Background: Artificial neural networks are computer programs that can be used to discover complex relations within data sets. They permit the recognition of patterns in complex biological data sets that cannot be detected with conventional linear statistical analysis. One such complex problem is the prediction of outcome for individual patients treated for colorectal cancer. Predictions of outcome in such patients have traditionally been based on population statistics. However, these predictions have little meaning for the individual patient. We report the training of neural networks to predict outcome for individual patients from one institution and their predictive performance on data from a different institution in another region.

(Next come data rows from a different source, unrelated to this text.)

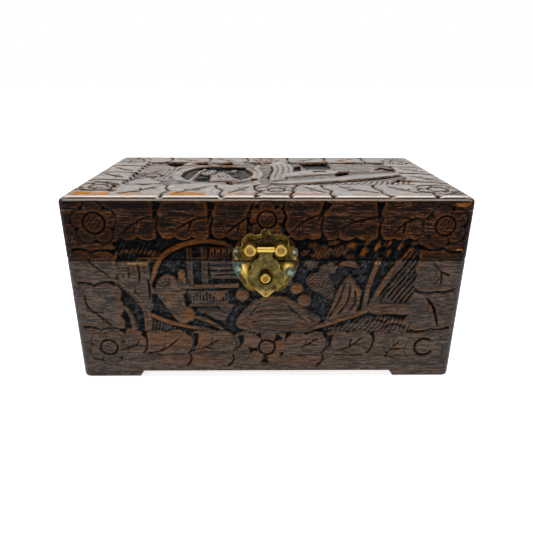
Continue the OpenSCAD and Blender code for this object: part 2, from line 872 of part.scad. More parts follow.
front_board();
back_board();
side_board(-1);  // left_board
side_board(1);  // right_board
floor_panel();
tray_cleat(-1);  // tray_cleat_left
tray_cleat(1);  // tray_cleat_right
lid_top();
lid_front_rail();
lid_back_rail();
lid_side_rail(-1);  // lid_left_rail
lid_side_rail(1);  // lid_right_rail
hinge_leaf(-1, -1);  // hinge_left_body_leaf
hinge_leaf(-1, 1);  // hinge_left_lid_leaf
hinge_pin(-1);  // hinge_left_pin
hinge_screws(-1, -1);  // hinge_left_body_screws
hinge_screws(-1, 1);  // hinge_left_lid_screws
hinge_leaf(1, -1);  // hinge_right_body_leaf
hinge_leaf(1, 1);  // hinge_right_lid_leaf
hinge_pin(1);  // hinge_right_pin
hinge_screws(1, -1);  // hinge_right_body_screws
hinge_screws(1, 1);  // hinge_right_lid_screws
upper_plate();  // latch_upper_plate
lower_plate();  // latch_lower_plate
post(-1);  // latch_left_post
post(1);  // latch_right_post
rod();  // latch_rod
hasp();  // latch_hasp
peg();  // latch_peg
upper_nails();  // latch_upper_nails
lower_nails();  // latch_lower_nails
tray_wall_long(tray_y0);  // tray_front
tray_wall_long(tray_y0 + tray_d - tray_wall);  // tray_back
tray_end(-1);  // tray_left_end
tray_end(1);  // tray_right_end
tray_floor();
long_divider();  // tray_long_divider
cross_divider(-1);  // tray_left_divider
cross_divider(1);  // tray_right_divider
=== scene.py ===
from functools import partial
import bmesh
import bpy
import numpy as np
from mathutils import Matrix, Vector


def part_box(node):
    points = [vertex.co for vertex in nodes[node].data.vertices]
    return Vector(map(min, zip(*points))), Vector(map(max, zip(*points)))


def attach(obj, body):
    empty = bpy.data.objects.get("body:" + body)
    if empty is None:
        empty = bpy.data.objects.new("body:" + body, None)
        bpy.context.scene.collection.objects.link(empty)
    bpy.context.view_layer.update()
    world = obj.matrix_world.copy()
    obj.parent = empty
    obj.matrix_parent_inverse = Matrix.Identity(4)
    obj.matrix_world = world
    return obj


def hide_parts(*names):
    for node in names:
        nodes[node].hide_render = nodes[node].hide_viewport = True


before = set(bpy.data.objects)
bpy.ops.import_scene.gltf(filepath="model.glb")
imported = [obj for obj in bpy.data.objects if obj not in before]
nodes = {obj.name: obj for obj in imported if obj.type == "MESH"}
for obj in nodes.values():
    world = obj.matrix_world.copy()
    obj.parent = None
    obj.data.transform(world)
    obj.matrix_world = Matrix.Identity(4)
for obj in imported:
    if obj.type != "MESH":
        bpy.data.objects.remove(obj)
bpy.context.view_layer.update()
mm = 0.001
print("frame loaded")


def cornersOf(node):
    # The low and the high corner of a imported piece, in millimetres
    return [np.array(corner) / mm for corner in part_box(node)]


# The box's own measures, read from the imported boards
boardLow, boardHigh = cornersOf("front_board")
topLow, topHigh = cornersOf("lid_top")
plateLow, plateHigh = cornersOf("latch_upper_plate")
box = {
    "halfWidth": boardHigh[0],
    "front": boardLow[1],
    "back": cornersOf("back_board")[1][1],
    "wall": boardHigh[1] - boardLow[1],
    "seam": boardHigh[2],  # where the body ends
    "lid": cornersOf("lid_front_rail")[0][2],  # where the lid begins
    "railTop": topLow[2],  # underside of the top board
    "top": topHigh[2],
}


def smoothStep(value):
    # 3 value^2 - 2 value^3, with value held between 0 and 1
    value = np.clip(value, 0, 1)
    return value * value * (3 - 2 * value)


def rounded(points, closed=False, steps=6):
    # Catmull-Rom: each stretch between two points is the cubic whose ends lean along their neighbours
    p = np.array(points, float)
    if closed:
        p = np.vstack([p[-1], p, p[0], p[1]])
    else:
        p = np.vstack([2 * p[0] - p[1], p, 2 * p[-1] - p[-2]])
    t = np.linspace(0, 1, steps, endpoint=False)[:, None]
    parts = []
    for a, b, c, d in zip(p[:-3], p[1:-2], p[2:-1], p[3:]):
        parts.append(0.5 * (2 * b + (c - a) * t + (2 * a - 5 * b + 4 * c - d) * t**2
                            + (3 * b - a - 3 * c + d) * t**3))
    if not closed:
        parts.append(p[-2][None])
    return np.vstack(parts)


def arc(centre, radius, start, end, count=14):
    # Points on a circle: centre + radius (cos turn, sin turn), from start to end in degrees
    turn = np.radians(np.linspace(start, end, count))
    return np.stack([centre[0] + radius * np.cos(turn), centre[1] + radius * np.sin(turn)], -1)


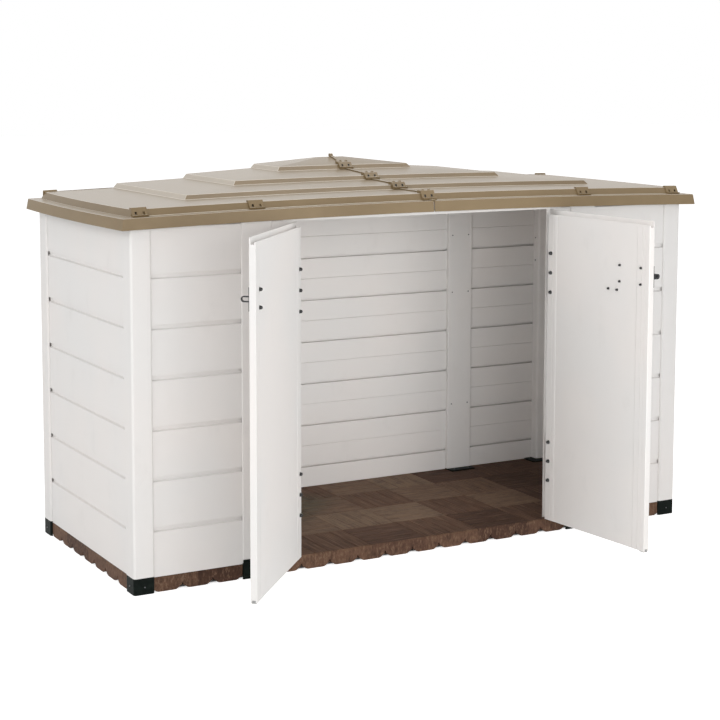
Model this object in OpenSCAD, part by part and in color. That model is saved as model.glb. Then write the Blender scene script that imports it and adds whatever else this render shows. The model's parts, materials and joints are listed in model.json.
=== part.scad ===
// Low two-door garden storage box of interlocking boards, with a stepped roof in two halves
// Millimetres. Origin: centre of the footprint on the ground. +X to the right, -Y to the front, +Z up.

/* [Footprint] */
// Width across the outer faces of the corner posts
span_w = 2000; // [1900:10:2200]
// Depth across the outer faces of the corner posts
span_d = 808; // [780:2:1000]

/* [Wall boards] */
// Height of one board, from joint to joint
board_h = 150; // [140:1:160]
// Number of boards in a wall
board_rows = 7; // [5:1:9]
// Thickness of a board
board_t = 26; // [24:1:30]
// Height of the sunk band along the top of a board
band_h = 15; // [8:1:24]
// Depth of the sunk band
band_d = 7; // [3:0.5:8]
// Width of the tongue on top of a board
tongue_w = 7; // [5:0.5:8]
// Height of the tongue
tongue_h = 9; // [6:0.5:12]
// Height of the groove half-way up the inner face
inner_groove_h = 5; // [3:0.5:8]
// Depth of that groove
inner_groove_d = 3; // [1:0.5:4]

/* [Posts] */
// Side of a corner post
corner_post_w = 66; // [60:1:80]
// How far a corner post stands out from the boards
corner_proud = 7; // [5:0.5:10]
// Radius of a corner post's upright edges
post_edge_r = 8; // [4:1:12]
// Width of an intermediate post
mid_post_w = 101; // [90:1:120]
// From the outside of a corner post to an intermediate post
mid_post_off = 353; // [300:1:400]
// How far an intermediate post stands out from the boards
mid_proud = 4; // [2:0.5:4.5]
// How far an intermediate post reaches in past the boards
mid_inner = 15; // [10:1:20]
// Depth of the slots that hold the boards' ends
slot_depth = 20; // [14:1:24]
// Clearance of a board in its slot, on each side
slot_gap = 0.3; // [0.1:0.1:0.6]
// Clearance past a board's end
end_gap = 0.8; // [0.3:0.1:0.9]
// Clearance between two boards, and between pieces that rest on each other
seat_gap = 0.2; // [0.1:0.05:0.3]
// Radius of an intermediate post's upright edges
mid_edge_r = 3; // [1:0.5:3.5]
// Clearance past a screw's shank
screw_gap = 0.1; // [0.05:0.05:0.2]
// From an intermediate post's edge to its screws
mid_screw_in = 16; // [12:1:18]
// Height of its lower screws over the ground
mid_screw_low = 294; // [250:1:340]
// Height of its middle screws
mid_screw_mid = 713; // [660:1:760]
// Height of its upper screws
mid_screw_high = 924; // [880:1:960]
// Height of a corner post's lower screw over the ground
corner_screw_low = 813; // [780:1:840]
// Height of its upper screw
corner_screw_high = 898; // [870:1:930]

/* [Feet] */
// Thickness of the plate under a post
plate_t = 4; // [3:0.5:6]
// How far a corner foot's flange reaches in past the post
flange_w = 36; // [30:1:50]
// How far an intermediate foot's rim rises in front of its post
rim_h = 10; // [6:1:16]
// Side of the peg that stands inside a corner post
peg_w = 22; // [16:1:23]
// Height of the pegs
peg_h = 30; // [20:1:60]
// Clearance of a peg in its post, on each side
peg_gap = 0.3; // [0.1:0.1:0.5]
// Length of the screws through the feet into the tiles
foot_screw_l = 16; // [12:1:20]
// From an intermediate foot's edge to the screws in its flange
foot_screw_in = 20; // [14:1:30]

/* [Floor tiles] */
// Height of a tile
tile_h = 46; // [40:1:52]
// Arches along one side of a tile
tile_arches = 4; // [3:1:5]
// Width of an arch at the ground
arch_w = 52; // [44:1:60]
// Height of an arch
arch_h = 11; // [8:1:13]
// Radius of the rounded feet on both sides of an arch
arch_shoulder_r = 22; // [20:1:24]
// Width of the slit over an arch
slit_w = 5; // [3:0.5:7]
// Height of the slit
slit_h = 8; // [5:1:10]
// Planks in each quarter of a tile
tile_planks = 4; // [3:1:5]
// Width of a groove between planks
plank_groove_w = 2.4; // [1.5:0.1:4]
// Depth of a groove between planks
plank_groove_d = 2; // [1:0.5:3]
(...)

Methods: 5-year follow-up data from 334 patients treated for colorectal cancer were used to train and validate six neural networks designed for the prediction of death within 9, 12, 15, 18, 21, and 24 months. The previously trained 12-month neural network was then applied to 2-year follow-up data from patients from a second institution; outcome was concealed. No further training of the neural network was undertaken. The network's predictions were compared with those of two consultant colorectal surgeons supplied with the same data.
Findings: All six neural networks were able to achieve overall accuracy greater than 80% for the prediction of death for individual patients at institution 1 within 9, 12, 15, 18, 21, and 24 months. The mean sensitivity and specificity were 60% and 88%. When the neural network trained to predict death within 12 months was applied to data from the second institution, overall accuracy of 90% (95% CI 84-96) was achieved, compared with the overall accuracy of the colorectal surgeons of 79% (71-87) and 75% (66-84).
Interpretation: The neural networks were able to predict outcome for individual patients with colorectal cancer much more accurately than the currently available clinicopathological methods. Once trained on data from one institution, the neural networks were able to predict outcome for patients from an unrelated institution.